Problem » Reproduce exactly the lines from the line with "Write part 2" through the line with "round(float(outer[..., 0].max()), 1))", both included, and no other lines.

Records for this task »
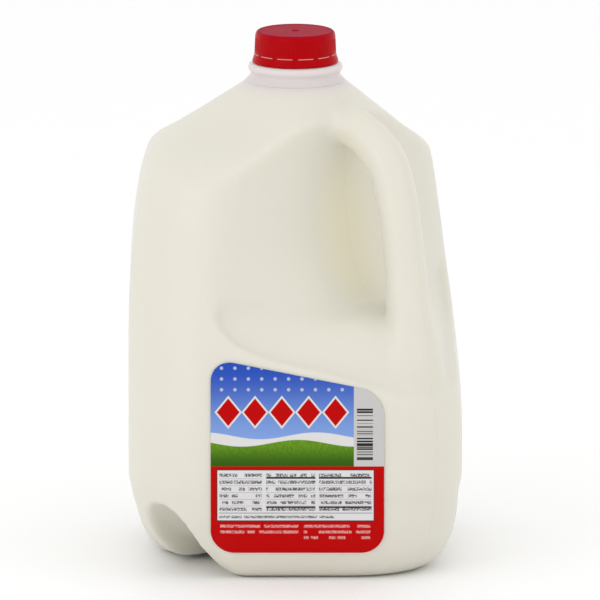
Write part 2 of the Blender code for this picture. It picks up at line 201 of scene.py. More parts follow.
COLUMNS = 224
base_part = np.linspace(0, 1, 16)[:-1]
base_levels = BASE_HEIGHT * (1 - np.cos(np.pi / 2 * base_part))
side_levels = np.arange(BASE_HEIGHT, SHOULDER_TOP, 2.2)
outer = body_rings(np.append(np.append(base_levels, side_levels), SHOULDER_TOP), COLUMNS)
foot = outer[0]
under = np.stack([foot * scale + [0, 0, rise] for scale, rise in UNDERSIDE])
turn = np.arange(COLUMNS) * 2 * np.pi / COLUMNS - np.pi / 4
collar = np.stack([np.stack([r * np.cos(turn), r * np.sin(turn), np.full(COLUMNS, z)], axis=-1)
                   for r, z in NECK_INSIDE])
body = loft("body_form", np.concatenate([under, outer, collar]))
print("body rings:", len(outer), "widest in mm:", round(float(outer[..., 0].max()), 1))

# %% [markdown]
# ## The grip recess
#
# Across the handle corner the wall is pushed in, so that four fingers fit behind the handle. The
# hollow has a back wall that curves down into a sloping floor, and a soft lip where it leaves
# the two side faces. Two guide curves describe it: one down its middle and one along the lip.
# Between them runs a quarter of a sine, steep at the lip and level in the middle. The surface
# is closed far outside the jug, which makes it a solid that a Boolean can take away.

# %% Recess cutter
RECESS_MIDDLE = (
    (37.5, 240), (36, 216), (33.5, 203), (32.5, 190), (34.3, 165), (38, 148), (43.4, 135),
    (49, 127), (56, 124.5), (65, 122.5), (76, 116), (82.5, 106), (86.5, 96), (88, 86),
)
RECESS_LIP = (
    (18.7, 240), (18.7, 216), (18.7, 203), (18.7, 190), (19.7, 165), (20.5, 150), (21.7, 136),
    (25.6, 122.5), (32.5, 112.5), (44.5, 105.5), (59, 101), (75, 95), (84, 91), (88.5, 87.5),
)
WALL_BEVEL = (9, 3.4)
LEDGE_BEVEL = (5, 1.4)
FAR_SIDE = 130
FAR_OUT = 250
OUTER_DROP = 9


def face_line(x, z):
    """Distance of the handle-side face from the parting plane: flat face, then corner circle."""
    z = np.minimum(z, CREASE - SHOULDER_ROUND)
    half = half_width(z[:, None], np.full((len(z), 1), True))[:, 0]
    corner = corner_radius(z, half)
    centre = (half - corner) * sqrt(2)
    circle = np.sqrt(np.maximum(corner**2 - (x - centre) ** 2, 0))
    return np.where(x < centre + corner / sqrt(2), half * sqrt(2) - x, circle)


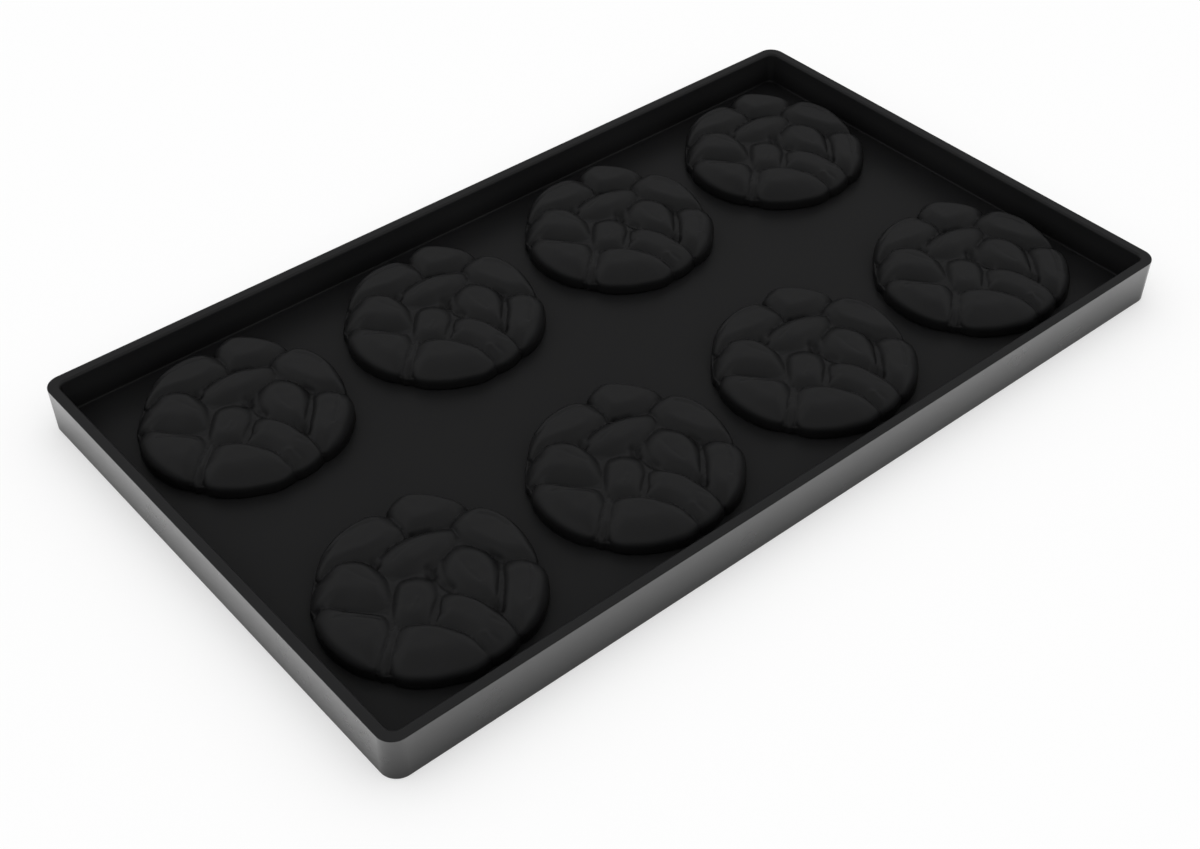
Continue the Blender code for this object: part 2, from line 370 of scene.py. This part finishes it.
---
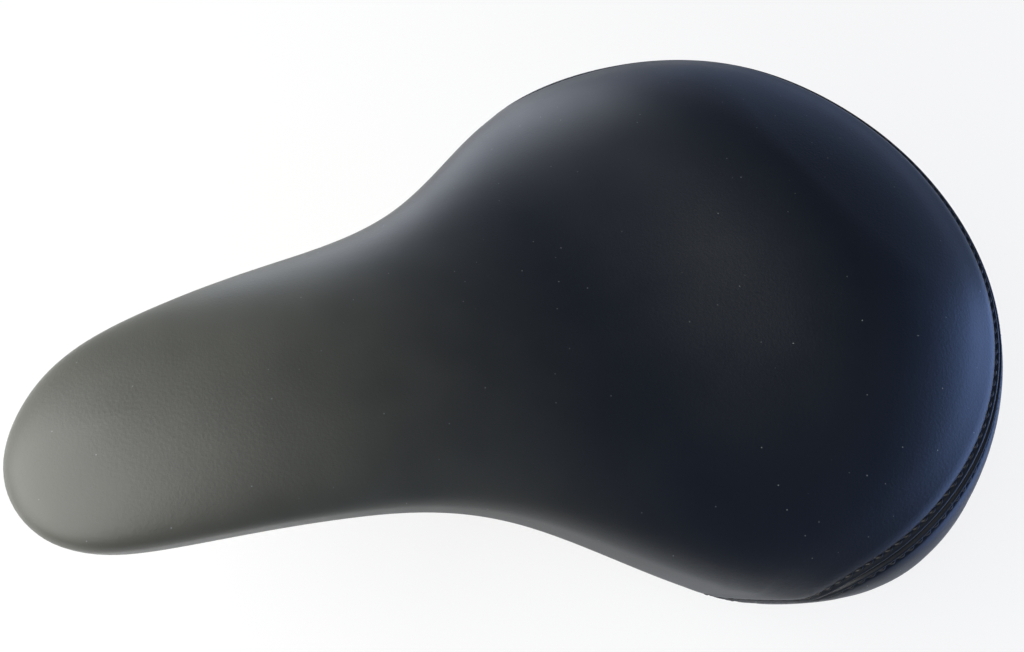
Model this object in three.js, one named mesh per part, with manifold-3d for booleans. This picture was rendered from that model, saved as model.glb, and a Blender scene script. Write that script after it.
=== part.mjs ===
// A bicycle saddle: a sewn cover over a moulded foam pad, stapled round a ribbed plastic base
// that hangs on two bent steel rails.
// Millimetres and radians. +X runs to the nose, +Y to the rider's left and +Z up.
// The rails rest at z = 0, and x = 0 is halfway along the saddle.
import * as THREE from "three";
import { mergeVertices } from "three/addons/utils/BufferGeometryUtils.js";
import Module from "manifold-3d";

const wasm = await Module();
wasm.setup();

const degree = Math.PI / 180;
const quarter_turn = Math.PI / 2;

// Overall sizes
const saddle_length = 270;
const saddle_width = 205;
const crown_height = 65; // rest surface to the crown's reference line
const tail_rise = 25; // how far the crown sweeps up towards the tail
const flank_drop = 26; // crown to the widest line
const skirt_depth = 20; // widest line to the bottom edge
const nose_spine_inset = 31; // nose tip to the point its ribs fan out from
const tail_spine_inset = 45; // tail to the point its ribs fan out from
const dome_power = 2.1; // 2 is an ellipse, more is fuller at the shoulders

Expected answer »
Write part 2 of the Blender code for this picture. It picks up at line 201 of scene.py. More parts follow.
COLUMNS = 224
base_part = np.linspace(0, 1, 16)[:-1]
base_levels = BASE_HEIGHT * (1 - np.cos(np.pi / 2 * base_part))
side_levels = np.arange(BASE_HEIGHT, SHOULDER_TOP, 2.2)
outer = body_rings(np.append(np.append(base_levels, side_levels), SHOULDER_TOP), COLUMNS)
foot = outer[0]
under = np.stack([foot * scale + [0, 0, rise] for scale, rise in UNDERSIDE])
turn = np.arange(COLUMNS) * 2 * np.pi / COLUMNS - np.pi / 4
collar = np.stack([np.stack([r * np.cos(turn), r * np.sin(turn), np.full(COLUMNS, z)], axis=-1)
                   for r, z in NECK_INSIDE])
body = loft("body_form", np.concatenate([under, outer, collar]))
print("body rings:", len(outer), "widest in mm:", round(float(outer[..., 0].max()), 1))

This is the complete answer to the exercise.